How full of days and full of honours was her exit! I should blush at the affliction of my heart in losing her, could I ever believe excellence was given us here to love and to revere, yet gladly to relinquish. No, I cannot think it: the deprivation may be a chastisement, but not a joy. We may submit to it with patience; but we cannot have felt it with warmth where we lose it without pain, Outrageously to murmur, or sullenly to refuse consolation—there, indeed, we are rebels against the dispensations of providence—and rebels yet more weak than wicked; for what and whom is it we resist? what and who are we for such resistance?
She bid me—how often did she bid me not grieve to lose her! Yet she said, in my absence, she knew I must, and sweetly regretted how much I must miss her. I teach myself to think of her felicity; and I never dwell upon that without faithfully feeling I would not desire her return. But, in every other channel in which my thoughts and feelings turn, I miss her with so sad a void! She was all that I dearly loved that remained within my reach; she was become the bosom repository of all the livelong day’s transactions, reflections, feelings, and wishes. Her own exalted mind was all expanded when we met. I do not think she concealed from me the most secret thought of her heart; and while every word that fell from her spoke wisdom, piety, and instruction, her manner had an endearment, her spirits a native gaiety, and her smile, to those she loved, a tenderness so animated.
Blessed spirit! sweet, fair, and beneficent on earth!—O, gently mayest thou now be at rest in that last home to which fearfully I look forward, yet not hopeless; never that—and sometimes with fullest, fairest, sublimest expectations! If to her it be given to plead for those she left, I shall not be forgotten in her prayer. Rest to her sweet soul! rest and everlasting peace to her gentle spirit!
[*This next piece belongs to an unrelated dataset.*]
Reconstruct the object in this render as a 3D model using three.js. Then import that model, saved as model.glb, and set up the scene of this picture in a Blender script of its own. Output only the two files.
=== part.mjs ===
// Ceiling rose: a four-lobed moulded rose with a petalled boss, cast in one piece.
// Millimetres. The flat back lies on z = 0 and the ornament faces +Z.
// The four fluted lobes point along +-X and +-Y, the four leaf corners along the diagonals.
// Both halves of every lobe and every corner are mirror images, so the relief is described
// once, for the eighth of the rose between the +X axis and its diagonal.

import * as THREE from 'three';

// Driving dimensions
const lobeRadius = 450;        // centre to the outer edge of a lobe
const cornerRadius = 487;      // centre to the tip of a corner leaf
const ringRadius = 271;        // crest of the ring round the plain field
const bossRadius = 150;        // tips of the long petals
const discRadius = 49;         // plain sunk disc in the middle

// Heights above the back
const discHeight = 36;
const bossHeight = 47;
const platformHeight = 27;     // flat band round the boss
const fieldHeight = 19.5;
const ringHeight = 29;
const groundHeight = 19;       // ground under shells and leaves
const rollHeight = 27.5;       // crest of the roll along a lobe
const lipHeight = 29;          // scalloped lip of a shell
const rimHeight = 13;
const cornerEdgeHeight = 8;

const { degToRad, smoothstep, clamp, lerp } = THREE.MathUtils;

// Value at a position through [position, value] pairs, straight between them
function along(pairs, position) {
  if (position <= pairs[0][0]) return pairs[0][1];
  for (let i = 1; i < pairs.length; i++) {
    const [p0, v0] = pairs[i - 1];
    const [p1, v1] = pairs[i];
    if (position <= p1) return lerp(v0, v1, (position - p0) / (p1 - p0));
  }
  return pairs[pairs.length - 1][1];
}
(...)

I saw my poor lovely Miss Port twice in every day, when in town, till after the last holy rites had been performed. I had no peace away from her; I thought myself fulfilling a wish of that sweet departed saint, in consigning all the time I had at my own disposal to solacing and advising with her beloved niece, who received this little offering with a sweetness that once again twined her round my heart....
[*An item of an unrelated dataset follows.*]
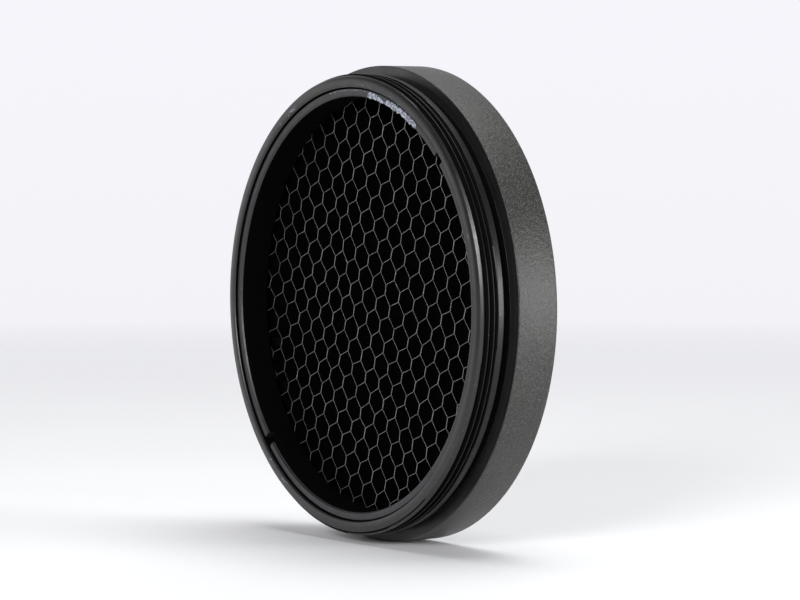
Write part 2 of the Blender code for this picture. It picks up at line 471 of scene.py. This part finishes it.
def ribbon_path(index, depth):
    """Folded centreline of a ribbon as (across, along) points; depth runs from 0, front, to 1, back."""
    inset = (FOIL_THICKNESS + BOND_GAP) / 2
    reach = math.ceil(BORE_RADIUS / HALF_PERIOD) + 1
    path = []
    for flat in range(-reach, reach + 1):
        far = (flat + index) % 2 == 0
        line = index + 1 if far else index
        across = CELL_CENTRE[0] + line * CELL_WIDTH / 2 + (-inset if far else inset)
        middle = CELL_CENTRE[1] + flat * HALF_PERIOD
        for end in (-1, 1):
            shift = fold_shift(line, flat, end, depth)
            path.append(Vector((across, middle + end * BOND_LENGTH / 2)) + shift)
    return path


def soften(path):
    """Cuts each fold into a short curve and gives each wall points along it."""
    points = [path[0]]
    for before, here, after in zip(path, path[1:], path[2:]):
        crown = here.lerp(before, 0.03).lerp(here.lerp(after, 0.03), 0.5)
        points += [here.lerp(before, 0.09), crown, here.lerp(after, 0.09), here.lerp(after, 0.5)]
    points.append(path[-1])
    return points


def offset_points(points):
    """Unit normals of the path, turned to the left."""
    array = np.array([(p.x, p.y) for p in points])
    step = np.gradient(array, axis=0)
    step /= np.linalg.norm(step, axis=1)[:, None]
    return array, np.stack([-step[:, 1], step[:, 0]], axis=1)


def make_ribbon(name, index, materials, replaced):
    """One foil: its folded path at several depths, thickened, and kept where it lies inside the bore."""
    depths = (0.0, 0.08, 0.5, 1.0)
    limit = BORE_RADIUS - 0.35 * MM
    layers = []
    front = soften(ribbon_path(index, 0.0))
    inside = [p.length < limit for p in front]
    for depth in depths:
        centre, normal = offset_points(soften(ribbon_path(index, depth)))
        y = CORE_FRONT + depth * (CORE_BACK - CORE_FRONT)
        half = FOIL_THICKNESS / 2
        layers.append([(centre + normal * half, y), (centre - normal * half, y)])
    vertices, faces, choice = [], [], []
    number = {}

    def corner(layer, side, spot):
        key = (layer, side, spot)
        if key not in number:
            (points, y) = layers[layer][side]
            number[key] = len(vertices)
            vertices.append((points[spot][0], y, points[spot][1]))
        return number[key]

    last = len(depths) - 1
    kept = [all(inside[spot:spot + 2]) for spot in range(len(front) - 1)]
    for spot, keep in enumerate(kept):
        if not keep:
            continue
        after = spot + 1
        for layer in range(last):
            below = layer + 1
            patches = [
                ((layer, 0, spot), (layer, 0, after), (below, 0, after), (below, 0, spot)),
                ((layer, 1, after), (layer, 1, spot), (below, 1, spot), (below, 1, after)),
            ]
            if spot == 0 or not kept[spot - 1]:
                patches.append(((layer, 0, spot), (layer, 1, spot), (below, 1, spot), (below, 0, spot)))
            if after == len(kept) or not kept[after]:
                patches.append(((layer, 0, after), (layer, 1, after), (below, 1, after), (below, 0, after)))
            faces += [tuple(corner(*key) for key in patch) for patch in patches]
            choice += [0] * len(patches)
        for layer in (0, last):
            edge = ((layer, 0, spot), (layer, 1, spot), (layer, 1, after), (layer, 0, after))
            faces.append(tuple(corner(*key) for key in edge))
            choice.append(1)
    if not faces:
        return
    turn = Matrix.Rotation(CORE_ANGLE, 3, "Y")
    vertices = [turn @ Vector(v) for v in vertices]
    face_out(mesh_piece(name, vertices, faces, materials, "core", replaced, choice))


def ribbon_indices():
    """Node names by ribbon number, found from where each CAD node lies across the ribbons."""
    turn = Matrix.Rotation(-CORE_ANGLE, 3, "Y")
    found = {}
    for name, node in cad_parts.items():
        if name.startswith("foil_ribbon"):
            across = [(turn @ v.co).x for v in node.data.vertices]
            middle = (min(across) + max(across)) / 2
            found[round((middle - CELL_CENTRE[0]) / (CELL_WIDTH / 2) - 0.5)] = name
    return found


def make_core(materials):
    found = ribbon_indices()
    for index in range(min(found) - 1, max(found) + 2):
        node = found.get(index)
        side = "low" if index < 0 else "high"
        name = f"{node}_skin" if node else f"foil_stub_{side}"
        make_ribbon(name, index, materials, [node] if node else [])


# --------------------------------------------------------------- dried thread lock and painted sheen

# Each patch: name, body, plane, degrees round, radii and flake sizes in millimetres, count, share covered
# Every patch wears the bluish film, whose milky flecks are partly a painted reflection.
RESIDUE = (
    ("adhesive_film", "ring", RING_FRONT, (57, 81), (24.98, 25.45), (0.06, 0.2), 620, 0.45),
    ("adhesive_seam_right", "ring", RING_FRONT, (56, 100), (25.5, 25.66), (0.02, 0.05), 150, 0.2),
    ("adhesive_dots_right", "housing", FRONT_Y, (57, 90), (26.08, 26.3), (0.015, 0.045), 34, 0.1),
    ("adhesive_flecks_left", "housing", FRONT_Y, (116, 125), (26.1, 26.45), (0.02, 0.09), 44, 0.15),
    ("adhesive_flecks_low", "housing", FRONT_Y, (228, 244), (26.1, 26.45), (0.02, 0.07), 34, 0.1),
    ("adhesive_fleck_side", "housing", FRONT_Y, (18.5, 19.5), (26.3, 26.4), (0.05, 0.08), 3, 1.0),
)


def make_residue(name, body, plane, angles, radii, size, count, coverage, material):
    """Flakes of dried thread lock, with the film's painted reflection, scattered on a flat turned face;
    angles run from +X up towards +Z.
    """
    pick = random.Random(name)
    vertices, faces = [], []
    for _ in range(count):
        angle = math.radians(pick.uniform(*angles))
        radius = pick.uniform(*radii) * MM
        if noise.noise(Vector((angle * 9, radius / MM, SEED))) > coverage:
            continue
        middle = Vector((radius * math.cos(angle), plane, radius * math.sin(angle)))
        along = Vector((-math.sin(angle), 0, math.cos(angle)))
        out = Vector((math.cos(angle), 0, math.sin(angle)))
        sides = pick.randint(5, 8)
        reach = pick.uniform(*size) * MM
        start = len(vertices)
        tilt = Vector((0, 1, 0)) + along * pick.uniform(-0.35, 0.35) + out * pick.uniform(-0.35, 0.35)
        for level, shrink in ((0.0, 1.0), (0.4, 0.8)):
            for side in range(sides):
                around = math.tau * side / sides
                spoke = reach * shrink * pick.uniform(0.7, 1.2)
                flat = along * math.cos(around) * spoke * 1.7 + out * math.sin(around) * spoke
                lift = -(level * reach * 0.5 + 0.004 * MM) + flat.dot(tilt) * level * 0.5
                vertices.append(middle + flat + Vector((0, lift, 0)))
        for side in range(sides):
            after = (side + 1) % sides
            faces.append((start + side, start + after, start + sides + after, start + sides + side))
        faces.append(tuple(start + sides + side for side in range(sides)))
        faces.append(tuple(start + side for side in reversed(range(sides))))
    face_out(mesh_piece(name, vertices, faces, [material], body))


# ------------------------------------------------------------------------ stage

def make_floor():
    """White paper that melts into the backdrop further out."""
    nodes = Nodes("floor_paper")
    cloud = nodes.noise(nodes.coordinates, 30.0, 2.0, 0.5)
    tone = nodes.mix(cloud, (0.86, 0.865, 0.88), (0.88, 0.885, 0.90))
    roughness = nodes.span(cloud, 0.3, 0.7, 0.6, 0.7)
    normal = nodes.bump(nodes.noise(nodes.coordinates, 900.0, 2.0, 0.5), 0.02 * MM, 0.1)
    paper = nodes.finish(tone, roughness, normal, 0.0, 0.2)
    length = nodes.tree.nodes.new("ShaderNodeVectorMath")
    length.operation = "LENGTH"
    nodes.link(nodes.coordinates, length.inputs[0])
    near = nodes.span(length.outputs["Value"], FLOOR_SOLID, FLOOR_GONE, 1.0, 0.0)
    nodes.link(near, nodes.shader.inputs["Alpha"])
    mesh = bpy.data.meshes.new("floor")
    corners = [(x * FLOOR_GONE, y * FLOOR_GONE, FLOOR_Z) for x, y in ((-1, -1), (1, -1), (1, 1), (-1, 1))]
    mesh.from_pydata(corners, [], [(0, 1, 2, 3)])
    mesh.materials.append(paper)
    floor = bpy.data.objects.new("floor", mesh)
    bpy.context.scene.collection.objects.link(floor)


def softbox(name, toward, distance, size, power):
    light = bpy.data.lights.new(name, "AREA")
    light.shape = "RECTANGLE"
    light.size, light.size_y = size
    light.energy = power
    lamp = bpy.data.objects.new(name, light)
    direction = Vector(toward).normalized()
    lamp.location = direction * distance
    lamp.rotation_euler = direction.to_track_quat("Z", "Y").to_euler()
    bpy.context.scene.collection.objects.link(lamp)


def make_world():
    """White to the camera; to the object, a bright backdrop behind it and a dim room in front."""
    world = bpy.data.worlds.new("studio")
    bpy.context.scene.world = world
    world.use_nodes = True
    tree = world.node_tree
    direction = tree.nodes.new("ShaderNodeTexCoord").outputs["Generated"]

    def ramp(value, low, high, to_low, to_high):
        node = tree.nodes.new("ShaderNodeMapRange")
        node.interpolation_type = "SMOOTHSTEP"
        for number, amount in zip((1, 2, 3, 4), (low, high, to_low, to_high)):
            node.inputs[number].default_value = amount
        tree.links.new(value, node.inputs[0])
        return node.outputs[0]

    def mix(factor, first, second):
        node = tree.nodes.new("ShaderNodeMix")
        node.data_type = "RGBA"
        tree.links.new(factor, node.inputs[0])
        for socket, colour in ((node.inputs[6], first), (node.inputs[7], second)):
            if isinstance(colour, tuple):
                socket.default_value = (*colour, 1.0)
            else:
                tree.links.new(colour, socket)
        return node.outputs[2]

    parts = tree.nodes.new("ShaderNodeSeparateXYZ")
    tree.links.new(direction, parts.inputs[0])
    behind = tree.nodes.new("ShaderNodeVectorMath")
    behind.operation = "DOT_PRODUCT"
    behind.inputs[1].default_value = BACKDROP_DIRECTION
    tree.links.new(direction, behind.inputs[0])
    seen = mix(ramp(parts.outputs[2], -0.09, 0.05, 0.0, 1.0), (0.885, 0.885, 0.925), (0.915, 0.915, 0.965))
    lit = mix(ramp(behind.outputs["Value"], 0.35, 0.8, 0.0, 1.0), (0.06, 0.06, 0.065), (0.8, 0.8, 0.82))
    camera_ray = tree.nodes.new("ShaderNodeLightPath").outputs["Is Camera Ray"]
    tree.links.new(mix(camera_ray, lit, seen), tree.nodes["Background"].inputs["Color"])


def make_camera():
    azimuth, elevation = math.radians(55.88), math.radians(2.45)
    data = bpy.data.cameras.new("camera")
    data.sensor_width = 36.0
    data.lens = 157.5
    data.dof.use_dof = False
    camera = bpy.data.objects.new("camera", data)
    camera.location = (0.34858, -0.23316, 0.0184)
    forward = Vector((
        -math.sin(azimuth) * math.cos(elevation),
        math.cos(azimuth) * math.cos(elevation),
        -math.sin(elevation),
    ))
    camera.rotation_euler = forward.to_track_quat("-Z", "Y").to_euler()
    data.clip_start, data.clip_end = 0.01, 20.0
    bpy.context.scene.collection.objects.link(camera)
    bpy.context.scene.camera = camera


def make_lights():
    softbox("key_front", (0.54, -0.78, 0.32), 0.8, (0.24, 0.3), 5.0)
    softbox("key_right", (0.83, 0.56, 0.1), 0.5, (0.2, 0.16), 1.9)
    softbox("fill_left", (-0.83, -0.56, 0.15), 0.7, (0.4, 0.3), 0.45)
    softbox("top", (0.0, 0.15, 1.0), 0.7, (0.6, 0.5), 4.0)


# ------------------------------------------------------------------------- main

def main():
    bpy.context.scene.view_settings.view_transform = "Standard"
    make_camera()
    make_world()
    make_lights()
    make_floor()
    blasted = blasted_anodise()
    housing_turned = turned_anodise("housing_turned", (0.008, 0.008, 0.0085), (0.014, 0.014, 0.015), 0.34)
    ring_turned = turned_anodise("ring_turned", (0.008, 0.008, 0.0095), (0.015, 0.015, 0.0175), 0.38)
    # Bore and the ring's inner walls: black finish darkened far past its own colour as painted shade.
    bore_black_and_shade = black_painted_shade("bore_black_and_shade", (0.0015, 0.0015, 0.0018), (0.003, 0.003, 0.0034), 1800.0)
    # Foil walls: black coating darkened far past its own colour as painted shade inside the cells.
    foil_wall = black_painted_shade("foil_wall", (0.0008, 0.0008, 0.001), (0.0018, 0.0018, 0.002), 2600.0)
    # Thread grooves and neck: near-black painted shade on the same anodise as the crests.
    groove_painted_shade = black_painted_shade("groove_painted_shade", (0.002, 0.002, 0.0023), (0.004, 0.004, 0.0045), 1800.0)
    # Thread crests and land: a darker copy of the turned anodise, as painted shade.
    thread_shaded_dark, thread_shaded_light = (0.006, 0.006, 0.0065), (0.011, 0.011, 0.012)
    thread_turned_shaded = turned_anodise("thread_turned_shaded", thread_shaded_dark, thread_shaded_light, 0.34, 0.22)
    make_housing([housing_turned, blasted, bore_black_and_shade, groove_painted_shade, thread_turned_shaded])
    make_retaining_ring(ring_turned, bore_black_and_shade)
    make_core([foil_wall, foil_edge()])
    # Bluish film for the flakes: thread lock, with a painted reflection in its milky flecks.
    film_and_sheen = adhesive_with_painted_sheen()
    for name, body, plane, angles, radii, size, count, coverage in RESIDUE:
        make_residue(name, body, plane, angles, radii, size, count, coverage, film_and_sheen)


main()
Poor Mrs. Astley, the worthy humble friend, rather than servant, of the most excellent departed, was the person whom, next to the niece, I most pitied. She was every way to be lamented: unfit for any other service, but unprovided for in this, by the utter and most regretted inability of her much attached mistress, who frequently told me that leaving poor Astley unsettled hung heavy on her mind.
My dearest friends know, the success I had in venturing to represent her worth and situation to my royal mistress. In the moment when she came to my room to announce his majesty’s gracious intention to pension Mrs. Astley here as housekeeper to the same house, I really could scarce withhold myself from falling prostrate at her feet: I never felt such a burst of gratitude but where I had no ceremonials to repress it. Joseph, too, the faithful footman, I was most anxious to secure in some good service—and I related my wishes for him to General Cary, who procured for him a place with his daughter, Lady Amherst.
I forget if I have ever read you the sweet words that accompanied to me the kind legacies left me by my honoured friend. I believe not. They were ordered to be sent me with the portrait of Sacharissa, and two medallions of their majesties: they were originally written to accompany the legacy to the Bishop of Worcester, Dr. Hurd, as you may perceive by the style, but it was desired they might also be copied:—
“I take this liberty, that my much esteemed and respected friend may sometimes recollect a person who was so sensible of the honour of her friendship and who delighted so much in her conversation and works.”
Need I—O, I am sure I need not say with what tender, grateful, sorrowing joy I received these sweet pledges of her invaluable regard!
To these, by another codicil, was added the choice of one of her mosaic flowers. And verbally, on the night but one before she died, she desired I might have her fine quarto edition of Shakespeare, sweetly saying she had never received so much pleasure from him in any other way as through my reading.